Published:Wednesday | December 16, 2015 | 12:01 AMSteven Jackson
Jason Sharp, director of Jamaica Coffee Traders and president of the Jamaica Coffee Exporters Association.

Jamaica coffee prices are at an all-time high, yet the industry's earnings are at an all-time low.

This apparent contradiction led the IFC, the financing arm of the World Bank, to embark on a technical support project worth over US$560,000 ($67 million) to improve the productivity of the globally respected crop.

The project, revealed this week, seeks to work with coffee-processing and/or exporting firms to implement a proposed action plan to "reverse" the declining trend of farm productivity and preserve Jamaica's reputation for premium coffee, according to the IFC.

"The overall goal of the project is to contribute to establishing the conditions to preserve the Jamaican coffee brand and protect smallholder coffee farmers' livelihood by maintaining the quality and increasing the quantity of coffee produced," the IFC said.

The project also aims to facilitate Jamaican coffee-processing firms by providing "high quality" technical support to coffee farmers.

"We have been in discussions at various levels with IFC and they have been accommodating and offering to assist with research," said Jason Sharp, director of Coffee Traders Limited and chairman of Jamaica Coffee Exporters Association (JCEA), on Monday.

Although the IFC disclosed the project this week, work actually began in January 2015 and aims to end in December 2016.

Coffee Traders represents one of the largest exporters of Jamaica Blue Mountain coffee. It also sells a number of roasted brands and operates CafÈ Blue coffee shops across the island. Sharp indicated that the umbrella grouping of processors, Jamaica Coffee Exporters Association, wants assistance to create a registry of the six-to-seven thousand coffee farmers. It is aimed at collecting technical and productivity data of each farmer, reducing crop theft and facilitating the restart of crop insurance.

In 2013, the World Bank publicly released a study done in 2011 on the feasibility of weather insurance for the coffee sector in Jamaica. That study was reportedly read by the coffee sector regulator, the Coffee Industry Board. Talk of crop insurance, however, is still ongoing.

The industry was previously insured through the defunct Dyoll Insurance as the local broker. That scheme ended with the demise of Dyoll in the mid-2000s. Sharp indicated that insurers now require more sophisticated data from farmers and farming zones in order to compute the output per farm and risk associated with growing zones hit by fires or hurricanes.

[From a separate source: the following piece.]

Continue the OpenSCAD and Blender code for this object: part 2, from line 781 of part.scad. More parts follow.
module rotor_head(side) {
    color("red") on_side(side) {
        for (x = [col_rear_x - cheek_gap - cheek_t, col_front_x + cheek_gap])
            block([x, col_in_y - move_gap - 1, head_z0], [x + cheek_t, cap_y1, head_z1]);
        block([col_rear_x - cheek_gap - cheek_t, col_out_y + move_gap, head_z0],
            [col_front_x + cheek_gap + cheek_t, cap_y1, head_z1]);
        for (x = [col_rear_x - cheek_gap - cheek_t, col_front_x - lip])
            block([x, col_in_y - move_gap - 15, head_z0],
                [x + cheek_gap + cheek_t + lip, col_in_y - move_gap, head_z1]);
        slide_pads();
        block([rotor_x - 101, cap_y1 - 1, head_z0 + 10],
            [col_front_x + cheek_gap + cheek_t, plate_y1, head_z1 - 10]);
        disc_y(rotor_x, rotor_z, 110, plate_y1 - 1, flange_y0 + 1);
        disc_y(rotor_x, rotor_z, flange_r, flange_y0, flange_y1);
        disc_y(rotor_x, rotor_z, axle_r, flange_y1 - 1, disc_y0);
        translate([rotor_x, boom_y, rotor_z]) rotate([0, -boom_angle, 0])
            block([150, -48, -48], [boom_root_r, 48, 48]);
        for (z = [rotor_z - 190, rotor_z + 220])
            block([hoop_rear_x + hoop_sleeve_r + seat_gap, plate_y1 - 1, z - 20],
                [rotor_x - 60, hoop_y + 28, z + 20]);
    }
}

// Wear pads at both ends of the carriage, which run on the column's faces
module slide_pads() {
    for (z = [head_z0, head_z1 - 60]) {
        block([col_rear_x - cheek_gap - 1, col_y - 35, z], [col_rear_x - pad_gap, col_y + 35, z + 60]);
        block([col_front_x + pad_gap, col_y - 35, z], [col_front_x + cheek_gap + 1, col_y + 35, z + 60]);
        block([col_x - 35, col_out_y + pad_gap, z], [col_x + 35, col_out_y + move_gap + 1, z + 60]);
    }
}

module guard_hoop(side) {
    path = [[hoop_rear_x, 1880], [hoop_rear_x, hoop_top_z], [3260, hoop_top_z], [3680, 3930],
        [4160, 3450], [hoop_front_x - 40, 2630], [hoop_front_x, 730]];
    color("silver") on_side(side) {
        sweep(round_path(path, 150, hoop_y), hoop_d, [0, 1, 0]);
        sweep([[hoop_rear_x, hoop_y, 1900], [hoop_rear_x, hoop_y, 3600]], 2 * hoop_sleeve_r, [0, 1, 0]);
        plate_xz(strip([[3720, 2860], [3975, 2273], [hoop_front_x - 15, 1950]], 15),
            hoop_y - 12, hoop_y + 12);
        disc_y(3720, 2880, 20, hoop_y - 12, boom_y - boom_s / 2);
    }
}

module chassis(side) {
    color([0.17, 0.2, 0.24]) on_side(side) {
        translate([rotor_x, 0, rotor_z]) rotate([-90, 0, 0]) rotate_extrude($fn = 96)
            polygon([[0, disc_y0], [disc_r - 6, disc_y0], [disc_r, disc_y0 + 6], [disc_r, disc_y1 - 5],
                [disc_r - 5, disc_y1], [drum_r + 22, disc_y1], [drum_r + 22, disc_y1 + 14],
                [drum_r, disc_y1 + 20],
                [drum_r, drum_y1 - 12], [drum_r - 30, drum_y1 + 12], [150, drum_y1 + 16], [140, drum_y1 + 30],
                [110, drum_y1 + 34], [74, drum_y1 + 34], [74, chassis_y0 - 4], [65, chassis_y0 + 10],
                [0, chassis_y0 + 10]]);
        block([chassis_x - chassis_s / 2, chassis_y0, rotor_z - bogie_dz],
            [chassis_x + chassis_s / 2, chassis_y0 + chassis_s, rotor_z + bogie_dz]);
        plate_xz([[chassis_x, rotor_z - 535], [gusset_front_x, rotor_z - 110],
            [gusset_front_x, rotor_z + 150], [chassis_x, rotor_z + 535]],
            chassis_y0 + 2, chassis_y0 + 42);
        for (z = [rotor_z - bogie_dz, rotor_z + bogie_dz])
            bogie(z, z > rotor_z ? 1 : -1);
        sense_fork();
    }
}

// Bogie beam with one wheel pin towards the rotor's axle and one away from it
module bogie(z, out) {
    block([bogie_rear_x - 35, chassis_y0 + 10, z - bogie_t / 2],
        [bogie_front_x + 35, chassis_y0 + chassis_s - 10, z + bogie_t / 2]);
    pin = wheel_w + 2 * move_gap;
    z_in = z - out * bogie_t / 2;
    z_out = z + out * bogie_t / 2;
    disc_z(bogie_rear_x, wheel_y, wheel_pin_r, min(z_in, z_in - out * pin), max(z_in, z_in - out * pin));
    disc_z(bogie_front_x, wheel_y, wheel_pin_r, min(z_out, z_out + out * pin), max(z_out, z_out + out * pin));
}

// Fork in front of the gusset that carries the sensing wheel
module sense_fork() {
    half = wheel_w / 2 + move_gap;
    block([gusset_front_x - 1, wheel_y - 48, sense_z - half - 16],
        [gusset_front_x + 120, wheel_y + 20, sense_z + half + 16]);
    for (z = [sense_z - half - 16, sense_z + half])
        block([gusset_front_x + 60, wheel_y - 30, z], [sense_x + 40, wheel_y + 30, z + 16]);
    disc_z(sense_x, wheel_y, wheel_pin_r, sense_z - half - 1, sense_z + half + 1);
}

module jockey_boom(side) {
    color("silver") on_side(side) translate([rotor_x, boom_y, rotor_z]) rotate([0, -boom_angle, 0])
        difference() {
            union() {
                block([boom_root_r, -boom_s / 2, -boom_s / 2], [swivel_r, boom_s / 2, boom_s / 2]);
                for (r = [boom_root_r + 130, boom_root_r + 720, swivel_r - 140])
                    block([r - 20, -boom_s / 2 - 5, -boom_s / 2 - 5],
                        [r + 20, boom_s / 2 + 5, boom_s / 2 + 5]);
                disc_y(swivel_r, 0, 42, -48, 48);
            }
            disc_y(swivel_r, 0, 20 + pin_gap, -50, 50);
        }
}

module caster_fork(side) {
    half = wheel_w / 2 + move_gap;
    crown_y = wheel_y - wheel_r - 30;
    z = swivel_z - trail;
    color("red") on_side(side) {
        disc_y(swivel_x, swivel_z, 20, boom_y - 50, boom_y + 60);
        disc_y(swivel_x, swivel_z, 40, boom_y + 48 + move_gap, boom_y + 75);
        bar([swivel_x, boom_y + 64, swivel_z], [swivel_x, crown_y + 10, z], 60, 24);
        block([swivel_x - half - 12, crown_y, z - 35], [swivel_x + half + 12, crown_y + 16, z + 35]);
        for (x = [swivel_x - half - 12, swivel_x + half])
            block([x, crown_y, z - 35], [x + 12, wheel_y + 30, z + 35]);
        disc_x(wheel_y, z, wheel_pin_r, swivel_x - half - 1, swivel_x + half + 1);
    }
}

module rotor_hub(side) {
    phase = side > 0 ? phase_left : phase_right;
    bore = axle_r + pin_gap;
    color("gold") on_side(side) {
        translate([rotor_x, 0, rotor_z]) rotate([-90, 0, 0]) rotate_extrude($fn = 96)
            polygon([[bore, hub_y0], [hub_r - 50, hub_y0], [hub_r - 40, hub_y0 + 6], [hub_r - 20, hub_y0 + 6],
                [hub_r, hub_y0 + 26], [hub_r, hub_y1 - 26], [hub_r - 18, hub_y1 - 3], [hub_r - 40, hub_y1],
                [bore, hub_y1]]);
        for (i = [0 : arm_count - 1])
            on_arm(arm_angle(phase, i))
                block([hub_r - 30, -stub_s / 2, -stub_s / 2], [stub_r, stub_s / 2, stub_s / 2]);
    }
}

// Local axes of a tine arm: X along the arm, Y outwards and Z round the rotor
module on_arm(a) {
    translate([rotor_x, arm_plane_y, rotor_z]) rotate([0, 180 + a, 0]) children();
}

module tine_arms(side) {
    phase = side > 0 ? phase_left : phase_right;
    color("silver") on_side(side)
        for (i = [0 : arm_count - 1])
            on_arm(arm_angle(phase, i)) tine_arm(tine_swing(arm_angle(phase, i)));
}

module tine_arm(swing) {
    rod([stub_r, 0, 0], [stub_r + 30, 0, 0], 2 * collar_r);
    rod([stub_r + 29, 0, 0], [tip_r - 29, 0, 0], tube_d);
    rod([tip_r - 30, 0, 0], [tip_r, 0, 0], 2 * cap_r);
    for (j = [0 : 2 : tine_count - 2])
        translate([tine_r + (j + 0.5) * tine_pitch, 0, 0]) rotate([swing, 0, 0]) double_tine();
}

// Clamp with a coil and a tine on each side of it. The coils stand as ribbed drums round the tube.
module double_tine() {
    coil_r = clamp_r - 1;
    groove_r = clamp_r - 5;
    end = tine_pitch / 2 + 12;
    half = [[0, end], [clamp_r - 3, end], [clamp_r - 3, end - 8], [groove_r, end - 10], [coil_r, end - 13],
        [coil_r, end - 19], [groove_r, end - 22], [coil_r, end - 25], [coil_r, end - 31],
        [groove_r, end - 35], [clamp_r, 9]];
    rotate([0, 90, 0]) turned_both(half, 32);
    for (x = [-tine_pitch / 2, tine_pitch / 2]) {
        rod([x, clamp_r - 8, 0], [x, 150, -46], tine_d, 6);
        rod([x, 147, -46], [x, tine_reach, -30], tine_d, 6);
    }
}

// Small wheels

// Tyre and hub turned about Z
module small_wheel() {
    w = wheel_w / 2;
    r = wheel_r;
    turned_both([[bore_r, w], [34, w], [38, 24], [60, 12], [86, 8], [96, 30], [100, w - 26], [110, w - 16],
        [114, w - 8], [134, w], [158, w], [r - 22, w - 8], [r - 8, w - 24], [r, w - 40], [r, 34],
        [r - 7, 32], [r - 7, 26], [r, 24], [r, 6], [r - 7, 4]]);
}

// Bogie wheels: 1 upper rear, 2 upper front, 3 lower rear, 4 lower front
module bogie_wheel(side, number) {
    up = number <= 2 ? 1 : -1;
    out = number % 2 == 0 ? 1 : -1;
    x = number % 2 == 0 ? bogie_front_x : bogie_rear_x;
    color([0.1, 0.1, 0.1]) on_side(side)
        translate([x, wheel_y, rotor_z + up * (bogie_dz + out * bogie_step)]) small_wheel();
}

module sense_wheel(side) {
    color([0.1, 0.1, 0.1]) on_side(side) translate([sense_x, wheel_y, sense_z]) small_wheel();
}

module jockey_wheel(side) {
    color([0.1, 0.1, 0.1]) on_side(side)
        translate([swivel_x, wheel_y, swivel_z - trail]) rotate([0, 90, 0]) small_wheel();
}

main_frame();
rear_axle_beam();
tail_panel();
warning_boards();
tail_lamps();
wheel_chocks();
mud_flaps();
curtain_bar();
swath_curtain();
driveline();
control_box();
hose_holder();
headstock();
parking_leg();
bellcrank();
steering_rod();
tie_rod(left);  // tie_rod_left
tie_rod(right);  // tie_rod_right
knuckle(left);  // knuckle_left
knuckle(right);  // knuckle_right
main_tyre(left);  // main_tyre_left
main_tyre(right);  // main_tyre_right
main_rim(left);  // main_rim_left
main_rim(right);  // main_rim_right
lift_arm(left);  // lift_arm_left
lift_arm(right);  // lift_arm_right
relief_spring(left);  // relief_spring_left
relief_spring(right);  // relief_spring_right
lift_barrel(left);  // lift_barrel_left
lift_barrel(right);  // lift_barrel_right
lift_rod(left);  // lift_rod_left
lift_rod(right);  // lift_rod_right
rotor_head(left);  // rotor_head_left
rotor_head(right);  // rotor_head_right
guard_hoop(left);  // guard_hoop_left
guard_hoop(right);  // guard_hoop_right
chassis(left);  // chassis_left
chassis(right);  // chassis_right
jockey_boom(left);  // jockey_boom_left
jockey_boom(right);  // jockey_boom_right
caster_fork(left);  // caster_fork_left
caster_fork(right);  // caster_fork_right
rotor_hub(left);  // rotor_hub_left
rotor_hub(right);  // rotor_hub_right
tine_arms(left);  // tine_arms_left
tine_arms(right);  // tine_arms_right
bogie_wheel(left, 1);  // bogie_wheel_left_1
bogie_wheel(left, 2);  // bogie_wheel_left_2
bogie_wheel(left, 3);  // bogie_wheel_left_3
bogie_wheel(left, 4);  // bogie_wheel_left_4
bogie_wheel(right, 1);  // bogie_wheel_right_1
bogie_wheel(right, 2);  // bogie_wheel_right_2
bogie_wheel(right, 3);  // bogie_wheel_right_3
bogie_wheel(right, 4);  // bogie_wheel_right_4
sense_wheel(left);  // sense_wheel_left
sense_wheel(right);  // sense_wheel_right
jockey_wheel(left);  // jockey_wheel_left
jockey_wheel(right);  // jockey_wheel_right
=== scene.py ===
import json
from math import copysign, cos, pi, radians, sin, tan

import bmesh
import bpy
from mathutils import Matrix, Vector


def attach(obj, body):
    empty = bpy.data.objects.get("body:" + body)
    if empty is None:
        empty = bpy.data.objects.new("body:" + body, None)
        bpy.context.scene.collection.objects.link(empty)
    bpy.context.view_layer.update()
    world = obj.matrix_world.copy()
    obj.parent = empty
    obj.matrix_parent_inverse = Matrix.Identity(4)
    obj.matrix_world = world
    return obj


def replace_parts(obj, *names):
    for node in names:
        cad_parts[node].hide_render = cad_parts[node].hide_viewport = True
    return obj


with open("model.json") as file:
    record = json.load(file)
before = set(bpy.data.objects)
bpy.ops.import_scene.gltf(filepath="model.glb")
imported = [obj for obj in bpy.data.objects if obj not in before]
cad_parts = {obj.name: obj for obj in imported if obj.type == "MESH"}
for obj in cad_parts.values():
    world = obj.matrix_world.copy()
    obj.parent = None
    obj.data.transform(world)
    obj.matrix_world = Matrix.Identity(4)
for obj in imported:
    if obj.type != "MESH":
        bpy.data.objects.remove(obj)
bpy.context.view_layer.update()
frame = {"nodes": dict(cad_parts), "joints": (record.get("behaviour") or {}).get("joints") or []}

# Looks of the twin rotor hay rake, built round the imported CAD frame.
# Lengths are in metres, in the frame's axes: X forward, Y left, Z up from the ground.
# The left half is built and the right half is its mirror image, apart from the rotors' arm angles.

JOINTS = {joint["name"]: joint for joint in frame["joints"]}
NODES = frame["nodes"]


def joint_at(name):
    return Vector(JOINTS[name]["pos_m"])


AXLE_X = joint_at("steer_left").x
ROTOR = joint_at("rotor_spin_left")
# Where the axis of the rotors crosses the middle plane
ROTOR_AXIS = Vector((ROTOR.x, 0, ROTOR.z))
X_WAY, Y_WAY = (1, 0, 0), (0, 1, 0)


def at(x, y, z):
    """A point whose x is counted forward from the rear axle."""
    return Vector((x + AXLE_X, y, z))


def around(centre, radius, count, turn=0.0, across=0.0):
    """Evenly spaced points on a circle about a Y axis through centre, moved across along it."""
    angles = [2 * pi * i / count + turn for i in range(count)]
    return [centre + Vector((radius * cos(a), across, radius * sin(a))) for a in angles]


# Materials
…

"They are working with the JCEA to assist the association in its drive to modernise the industry in farmer registration and access to micro-financing," Sharp said of the IFC. "We have been working together but nothing is formalised as yet from a JCEA perspective. But I know IFC has been working with various other entities, including assisting with a seedling programme."

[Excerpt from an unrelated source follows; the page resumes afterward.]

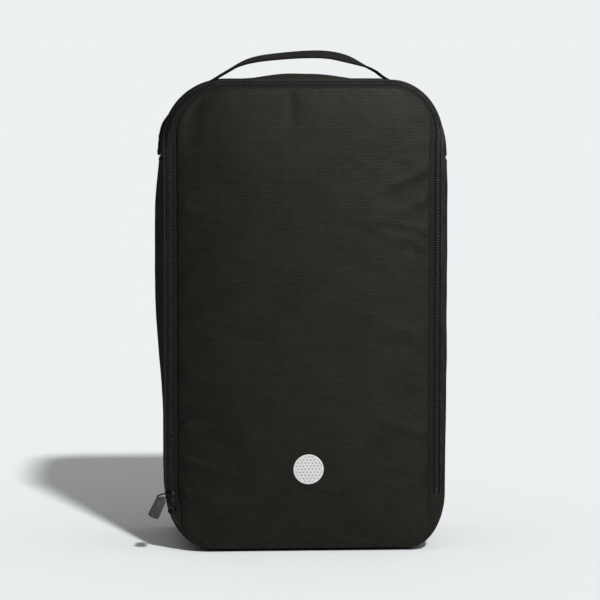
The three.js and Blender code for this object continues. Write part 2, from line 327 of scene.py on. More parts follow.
def finish_piece(obj, material, body, nodes=()):
    obj.data.materials.clear()
    obj.data.materials.append(material)
    if body:
        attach(obj, body)
    if nodes:
        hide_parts(*nodes)
    return obj


# ---- materials

class Value:
    """A node's output, which can be added, subtracted, multiplied and divided."""

    def __init__(self, nodes, socket):
        self.nodes, self.socket = nodes, socket

    def __add__(self, other):
        return self.nodes.math("ADD", self, other)

    def __sub__(self, other):
        return self.nodes.math("SUBTRACT", self, other)

    def __mul__(self, other):
        return self.nodes.math("MULTIPLY", self, other)

    def __truediv__(self, other):
        return self.nodes.math("DIVIDE", self, other)


class Nodes:
    """A short way to write a node tree."""

    def __init__(self, tree):
        self.tree = tree

    def feed(self, socket, value):
        """Links a value to a socket, or sets the socket to a constant."""
        if isinstance(value, Value):
            self.tree.links.new(value.socket, socket)
        else:
            socket.default_value = value

    def make(self, kind, output=0, inputs=None, **settings):
        """Adds a node, feeds its inputs and returns one of its outputs."""
        node = self.tree.nodes.new("ShaderNode" + kind)
        for key, value in settings.items():
            setattr(node, key, value)
        for key, value in (inputs or {}).items():
            self.feed(node.inputs[key], value)
        return Value(self, node.outputs[output])

    def math(self, operation, *values):
        return self.make("Math", 0, dict(enumerate(values)), operation=operation)

    def split(self, vector):
        node = self.tree.nodes.new("ShaderNodeSeparateXYZ")
        self.feed(node.inputs[0], vector)
        return [Value(self, socket) for socket in node.outputs]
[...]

The seedling programme should allow farmers to replant and increase productivity, all things being equal. Experts agree that many of Jamaica's farms produce yields of 30 to 50 boxes per acre, while 75 to 100 boxes remains the target.

"There is a great need for coffee seedlings, especially since the fires earlier this year," said one respected farmer, who requested anonymity as he is not directly involved in the seedling programme. "Farmers are getting record prices now, but it's coming from two years of drought and rust disease, so productivity is low. This IFC programme is a good thing if it can increase productivity."

Jamaica exported US$33.8 million ($3.03 billion) worth of coffee in 2009 but that dropped to US$13.4 million ($1.5 billion) in 2014 one of the lowest in decades. Over the same period, coffee farmers' earnings for a box of cherry coffee fluctuated slightly at around $2,500. However, the price rocketed to $5,000 in early 2014 with steady increases to its current level of $11,000 a box.

The shortage of coffee, along with its increased demand in Asia, catapulted the prices. It resulted in disheartened farmers returning to the industry, some of whom went right back to old practices and methods.